The sky was pocked with black bursts of deadly flak, fiery trails marked the paths of SAM missiles.
A thunderous roar to my right brought into view a formation of four Air Force F-105 “Thunder Chiefs” in a tight echelon formation as they pitched upward toward the rollin altitude for their dive-bombing run.
They couldn’t have been more than a couple of miles away.
Just before the formation disappeared behind my roof overhang, it leveled off and the leader peeled off, nose down, commencing his dive-bombing run.
A few seconds’ delay, then No. 2 followed. The flak bursts were clustered tightly around the formation now.
No. 3 rolled in on cue, as tracers laced the sky around him.
Just as No. 4 rolled in, his tail was obscured by a flak burst so close it might have been a direct hit. Still, he steadied out his dive, but now he was leaving a trail of vapor and smoke.

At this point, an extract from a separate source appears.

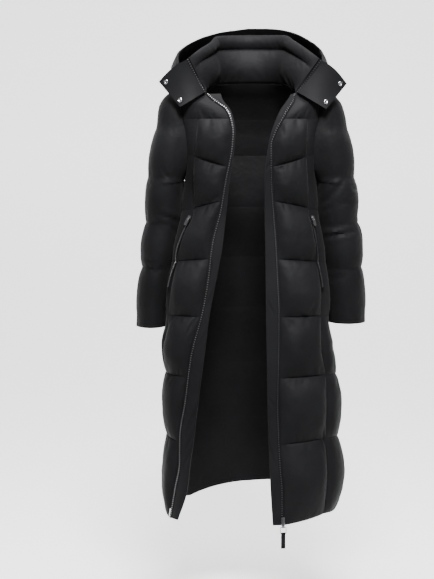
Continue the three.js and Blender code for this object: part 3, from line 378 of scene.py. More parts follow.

He disappeared after the others below the barbed wire and broken glass on top of the 16-foot prison wall.
The raid ended with the multiple booming concussions of the bombs I had just seen being delivered.
That night I couldn’t go to sleep, thinking of No. 4 and praying that he had been able to put his bombs right on target with those of his squadron mates, and that he was able to nurse his crippled bird to the safety of friendly lines or out to sea.
I thought of my squadron mates who had been killed, and surely there were more now whom I didn’t even know about.
Gradually my thoughts began to take on the form of a poem, and before dawn it was finished. I called it One More Roll:
We toast our hearty comrades who have fallen from the sky
And were gently caught by God’s own hand, to be with Him on high.
To dwell among the soaring clouds they knew so well before
From dawn patrol to Victory roll at heaven’s very door.
And as we fly among them there, we’re sure to hear their plea
“Take care my friend, watch your six, and do one more roll … just for me.”